## Requirement
Single out the lines that include the word "part". Copy them.

## Stored data
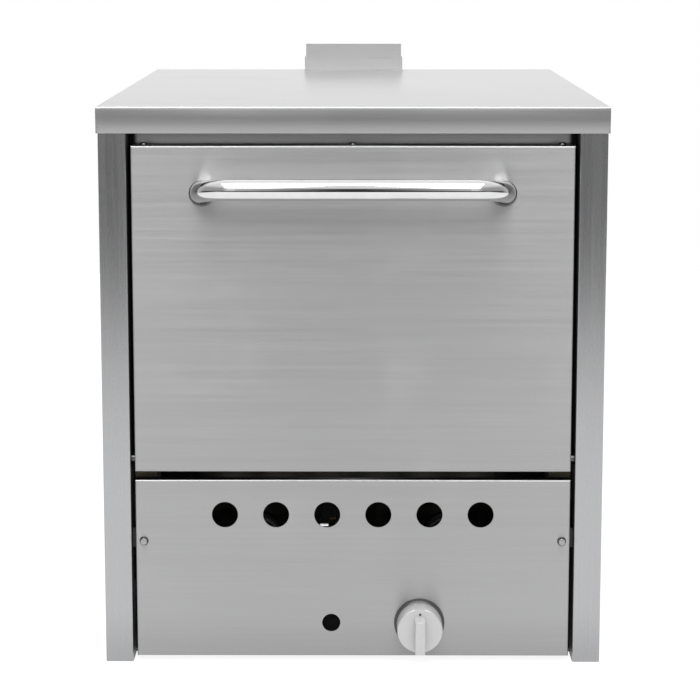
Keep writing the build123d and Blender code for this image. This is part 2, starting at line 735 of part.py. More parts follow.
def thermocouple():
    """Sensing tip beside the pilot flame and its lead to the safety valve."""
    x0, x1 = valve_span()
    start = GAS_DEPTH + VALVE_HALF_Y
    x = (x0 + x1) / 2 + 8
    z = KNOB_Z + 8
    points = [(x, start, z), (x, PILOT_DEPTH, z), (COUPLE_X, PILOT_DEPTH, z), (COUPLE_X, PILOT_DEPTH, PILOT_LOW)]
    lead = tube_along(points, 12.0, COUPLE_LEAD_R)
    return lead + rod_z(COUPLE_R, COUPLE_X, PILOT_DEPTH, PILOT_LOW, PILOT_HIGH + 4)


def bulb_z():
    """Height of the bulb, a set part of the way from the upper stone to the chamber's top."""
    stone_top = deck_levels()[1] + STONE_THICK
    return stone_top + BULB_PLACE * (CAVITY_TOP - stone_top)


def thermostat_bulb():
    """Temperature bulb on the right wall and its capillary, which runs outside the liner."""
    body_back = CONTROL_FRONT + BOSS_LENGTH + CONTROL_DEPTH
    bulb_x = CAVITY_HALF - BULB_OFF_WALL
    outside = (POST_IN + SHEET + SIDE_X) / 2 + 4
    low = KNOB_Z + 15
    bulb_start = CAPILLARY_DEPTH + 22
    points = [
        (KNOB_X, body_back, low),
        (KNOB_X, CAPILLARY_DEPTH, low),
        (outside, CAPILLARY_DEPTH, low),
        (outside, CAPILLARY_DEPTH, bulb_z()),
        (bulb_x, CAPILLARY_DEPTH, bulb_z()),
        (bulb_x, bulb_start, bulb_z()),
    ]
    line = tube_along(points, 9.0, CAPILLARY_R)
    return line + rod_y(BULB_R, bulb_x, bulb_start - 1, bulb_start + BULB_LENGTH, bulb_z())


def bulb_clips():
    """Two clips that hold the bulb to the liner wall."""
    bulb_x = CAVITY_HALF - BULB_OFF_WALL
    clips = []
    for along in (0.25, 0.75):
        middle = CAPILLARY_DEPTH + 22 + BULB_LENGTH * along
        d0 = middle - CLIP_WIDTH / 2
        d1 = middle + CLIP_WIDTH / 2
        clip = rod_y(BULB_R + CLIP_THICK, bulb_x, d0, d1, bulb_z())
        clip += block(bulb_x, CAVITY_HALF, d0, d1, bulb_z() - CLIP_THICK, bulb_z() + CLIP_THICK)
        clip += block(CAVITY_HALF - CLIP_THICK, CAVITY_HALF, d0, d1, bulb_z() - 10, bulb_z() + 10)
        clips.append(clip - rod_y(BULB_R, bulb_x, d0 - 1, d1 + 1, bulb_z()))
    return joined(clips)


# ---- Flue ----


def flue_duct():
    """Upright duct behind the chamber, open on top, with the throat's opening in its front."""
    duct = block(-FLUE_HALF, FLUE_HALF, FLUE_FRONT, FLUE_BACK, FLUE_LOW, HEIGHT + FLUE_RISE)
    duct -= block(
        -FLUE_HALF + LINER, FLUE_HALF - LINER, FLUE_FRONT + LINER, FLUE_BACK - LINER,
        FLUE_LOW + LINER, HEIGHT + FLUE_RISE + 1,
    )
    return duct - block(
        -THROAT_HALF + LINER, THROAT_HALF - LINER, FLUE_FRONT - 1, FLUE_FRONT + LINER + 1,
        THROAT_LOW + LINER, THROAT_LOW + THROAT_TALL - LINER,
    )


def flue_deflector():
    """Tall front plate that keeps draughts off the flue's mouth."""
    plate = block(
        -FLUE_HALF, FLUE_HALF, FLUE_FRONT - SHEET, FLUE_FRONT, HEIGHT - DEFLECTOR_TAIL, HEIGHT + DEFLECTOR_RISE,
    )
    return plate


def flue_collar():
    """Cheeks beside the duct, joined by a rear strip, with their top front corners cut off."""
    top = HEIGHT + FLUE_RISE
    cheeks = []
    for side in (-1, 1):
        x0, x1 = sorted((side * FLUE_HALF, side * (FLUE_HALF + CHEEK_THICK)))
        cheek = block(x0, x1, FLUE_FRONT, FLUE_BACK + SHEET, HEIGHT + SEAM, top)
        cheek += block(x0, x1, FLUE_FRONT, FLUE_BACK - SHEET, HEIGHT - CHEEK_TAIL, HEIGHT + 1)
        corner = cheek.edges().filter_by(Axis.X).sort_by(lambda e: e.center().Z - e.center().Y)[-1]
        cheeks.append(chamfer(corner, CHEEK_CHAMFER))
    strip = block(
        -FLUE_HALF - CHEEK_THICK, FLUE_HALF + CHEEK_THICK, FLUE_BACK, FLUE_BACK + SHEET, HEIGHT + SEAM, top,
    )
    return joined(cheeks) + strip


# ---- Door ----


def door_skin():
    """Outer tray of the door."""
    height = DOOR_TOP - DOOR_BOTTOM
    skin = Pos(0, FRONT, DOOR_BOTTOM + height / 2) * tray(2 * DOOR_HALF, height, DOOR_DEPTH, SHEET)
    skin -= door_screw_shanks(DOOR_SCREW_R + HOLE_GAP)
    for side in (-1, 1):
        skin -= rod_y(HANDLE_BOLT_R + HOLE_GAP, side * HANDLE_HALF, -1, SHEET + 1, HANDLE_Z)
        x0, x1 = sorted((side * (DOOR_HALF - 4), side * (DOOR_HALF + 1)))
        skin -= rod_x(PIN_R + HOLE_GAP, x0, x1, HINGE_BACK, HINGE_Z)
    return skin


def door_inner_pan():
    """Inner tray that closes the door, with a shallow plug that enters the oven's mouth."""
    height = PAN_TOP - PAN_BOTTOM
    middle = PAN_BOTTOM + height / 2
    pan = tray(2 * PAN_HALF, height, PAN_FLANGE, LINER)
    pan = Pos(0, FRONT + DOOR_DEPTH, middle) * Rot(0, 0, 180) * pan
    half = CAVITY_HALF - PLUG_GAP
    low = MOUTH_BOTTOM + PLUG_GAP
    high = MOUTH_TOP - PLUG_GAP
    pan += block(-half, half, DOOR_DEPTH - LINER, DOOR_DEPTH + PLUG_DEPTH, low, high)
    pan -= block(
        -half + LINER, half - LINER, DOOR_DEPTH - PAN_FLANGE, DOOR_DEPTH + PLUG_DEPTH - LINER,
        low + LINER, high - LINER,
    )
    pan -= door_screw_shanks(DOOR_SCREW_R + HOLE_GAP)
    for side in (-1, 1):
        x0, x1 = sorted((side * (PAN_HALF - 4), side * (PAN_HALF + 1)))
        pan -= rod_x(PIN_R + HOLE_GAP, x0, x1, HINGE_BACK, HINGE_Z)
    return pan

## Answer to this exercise
Keep writing the build123d and Blender code for this image. This is part 2, starting at line 735 of part.py. More parts follow.
    """Height of the bulb, a set part of the way from the upper stone to the chamber's top."""